Je lus et je relus depuis, avec une admiration toujours plus passionnée, ceux de lord Byron. Ce fut un second Ossian pour moi, l’Ossian d’une société plus civilisée, et presque corrompue par l’excès même de sa civilisation : la poésie de la satiété, du désenchantement et de la caducité de l’âge. Cette poésie me charma, mais elle ne corrompit pas mon bon sens naturel. J’en compris une autre, celle de la vérité, de la raison, de l’adoration et du courage.

Je souffris quand je vis, plus tard, lord Byron se faire le parodiste de l’amour, du génie et de l’humanité, dans son poëme de Don Juan.

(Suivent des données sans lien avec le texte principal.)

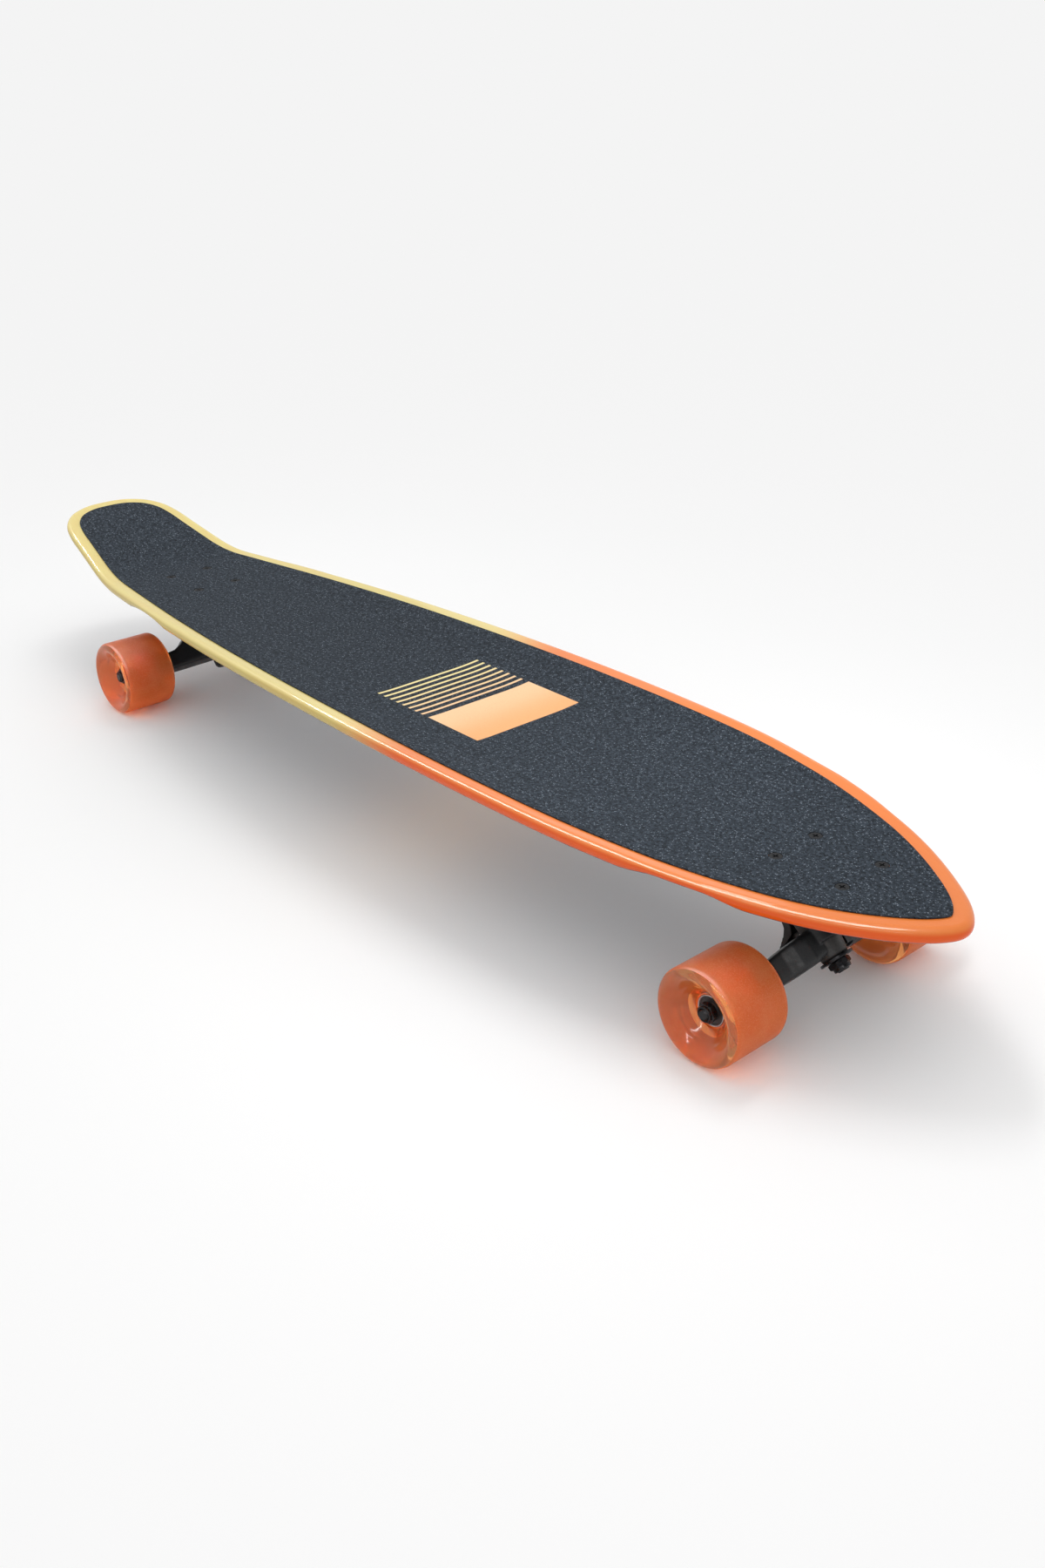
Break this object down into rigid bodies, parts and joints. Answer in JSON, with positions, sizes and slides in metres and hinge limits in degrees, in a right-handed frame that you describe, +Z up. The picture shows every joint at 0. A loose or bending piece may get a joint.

Je jouis quand je le vis se relever de son scepticisme et de son épicurisme, pour aller de son or et de son bras soutenir en Grèce la liberté renaissante d’une grande race. La mort le cueillit au moment le plus généreux et le plus véritablement épique de sa vie. Dieu semblait attendre son premier acte de vertu publique pour l’absoudre de sa vie par une sublime mort. Il mourut martyr volontaire d’une cause désintéressée. Il y a plus de poésie vraie et impérissable dans la tente où la fièvre le couche à Missolonghi, sous ses armes, que dans toutes ses œuvres. L’homme en lui a grandi ainsi le poëte, et le poëte à son tour immortalisera l’homme.